Goal
Copy out precisely the lines beginning at the line that contains "Model this object" and ending at the line that contains "foot_trim = 0.2", including both.
╭─ Records supplied
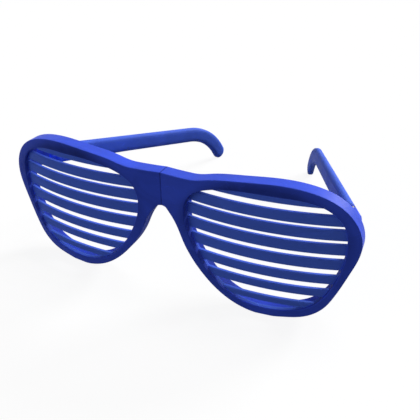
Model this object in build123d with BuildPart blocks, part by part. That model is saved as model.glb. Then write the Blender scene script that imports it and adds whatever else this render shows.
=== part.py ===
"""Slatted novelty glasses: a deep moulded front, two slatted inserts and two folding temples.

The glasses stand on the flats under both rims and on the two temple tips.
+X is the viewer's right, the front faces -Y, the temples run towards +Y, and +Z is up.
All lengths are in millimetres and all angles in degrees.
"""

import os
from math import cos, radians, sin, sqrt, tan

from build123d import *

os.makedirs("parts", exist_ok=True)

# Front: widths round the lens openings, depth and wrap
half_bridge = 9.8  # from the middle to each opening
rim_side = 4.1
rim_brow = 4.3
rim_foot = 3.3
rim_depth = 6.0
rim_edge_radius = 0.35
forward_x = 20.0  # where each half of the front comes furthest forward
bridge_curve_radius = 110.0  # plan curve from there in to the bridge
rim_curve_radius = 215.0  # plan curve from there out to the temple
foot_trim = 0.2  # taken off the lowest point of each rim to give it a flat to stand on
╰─
╭─ Records supplied
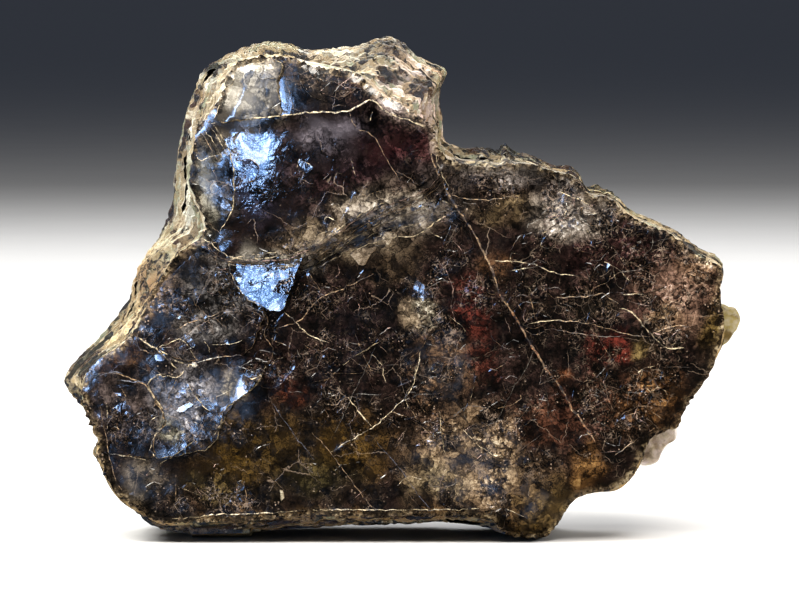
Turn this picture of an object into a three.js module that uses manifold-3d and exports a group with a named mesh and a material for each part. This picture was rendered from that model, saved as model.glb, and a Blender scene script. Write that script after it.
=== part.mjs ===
╰─
╭─ Records supplied
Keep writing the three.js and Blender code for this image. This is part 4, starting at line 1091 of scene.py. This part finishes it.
╰─
Full answer
Model this object in build123d with BuildPart blocks, part by part. That model is saved as model.glb. Then write the Blender scene script that imports it and adds whatever else this render shows.
=== part.py ===
"""Slatted novelty glasses: a deep moulded front, two slatted inserts and two folding temples.

The glasses stand on the flats under both rims and on the two temple tips.
+X is the viewer's right, the front faces -Y, the temples run towards +Y, and +Z is up.
All lengths are in millimetres and all angles in degrees.
"""

import os
from math import cos, radians, sin, sqrt, tan

from build123d import *

os.makedirs("parts", exist_ok=True)

# Front: widths round the lens openings, depth and wrap
half_bridge = 9.8  # from the middle to each opening
rim_side = 4.1
rim_brow = 4.3
rim_foot = 3.3
rim_depth = 6.0
rim_edge_radius = 0.35
forward_x = 20.0  # where each half of the front comes furthest forward
bridge_curve_radius = 110.0  # plan curve from there in to the bridge
rim_curve_radius = 215.0  # plan curve from there out to the temple
foot_trim = 0.2  # taken off the lowest point of each rim to give it a flat to stand on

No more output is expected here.